Campaign Monitor, an email management platform aimed at small to mid-tier marketing teams, was founded in Australia in 2006 and quickly proved a hit. In 2014, company founders, Dave Greiner and Ben Richardson, sold a $348 million stake to private equity firms, Insight Venture Partners and Accel Partners, and took on US$160m in debt in order to pursue more acquisitions. These included customer data management offering, Tagga, and survey tool, GetFeedback.

At the time, Campaign Monitor boasted of more than 200,000 customers including Apple, Adidas and Vice Media.

In 2017, the founders stepped down and Campaign Monitor became one of three platform offerings under the new-look CM Group alongside Emma, an email and digital marketing executive platform; and Delivra, a marketing automation solution. The Nashville-headquartered business now has offices across the US as well as in Australia, the UK, New Zealand and Uruguay.

And the family of brands has continued to expand. In January, the CM Group acquired Sailthru, a cross-channel experience management platform, as well as LiveClicker, a real-time email personalisation solution. The deal added nearly US$60 million in revenue and 540 new customers globally. In May, CM Group also acquired Vuture, a dominant cross-channel marketing platform specifically for legal and professional services firms.

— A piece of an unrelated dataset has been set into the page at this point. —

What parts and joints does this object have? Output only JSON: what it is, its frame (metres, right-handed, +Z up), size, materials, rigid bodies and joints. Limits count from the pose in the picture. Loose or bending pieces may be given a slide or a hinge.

Coinciding with the Vuture deal was a $410 million financing round to pay off debt and refinance the group while topping up the war chest to pursue more acquisitions and accelerate growth.  

Dillard noted the global market for email service providers (ESP) is worth about US$3.4 billion and growing at 8-9 per cent annually. About half of growth comes from pricing growth, list and email volume.

“Email is an established technology, and no one comes to the business asking us for more about electronic mail. So the fastest way to effectively grow is by not losing the customers you have,” he said.  “We see a lot of undifferentiated mid-market ESPs and brands constantly trying to innovate, and add breadth to the platform. But as you do that and stretch into new areas such as ecommerce, you end up leaving your customer base behind.”

Dillard claimed a number of CM’s competitors were going that way. “In contrast, we are assembling a family of brands that help take marketers on a journey,” he continued.

“What if you grow the business by creating a path for them to go on the journey, from the self-service that comes from Campaign Monitor, to adding marketing automation, which we build the connectors to, to doing personalisation, all while having a consistent customer experience?

“Our customer acquisition costs become more efficient, as we can pass leads across the businesses, and our lifetime customer value becomes longer and our relationship stronger because we grow together as we help them on this journey.”

Finding the right martech fit

Dillard pointed out customers across CM’s portfolio vary depending by brand. Campaign Monitor, a self-service offering, resonates well with marketing teams focused on newsletters, not-for-profits and publishers, while Emma’s sweet spot is those starting to undertake more personalisation and organisations that are generally larger, he said. Emma also offers functionality for franchises and distributor organisations. Delivra’s marketing automation opens up the B2B space, and Sailthru is pitched at large enterprise customers and a much wider marketing play.

“We want to have a home that helps marketers grow their businesses. It’s great if they outgrow the initial platforms as we’re taking them on the journey to the next one,” Dillard said.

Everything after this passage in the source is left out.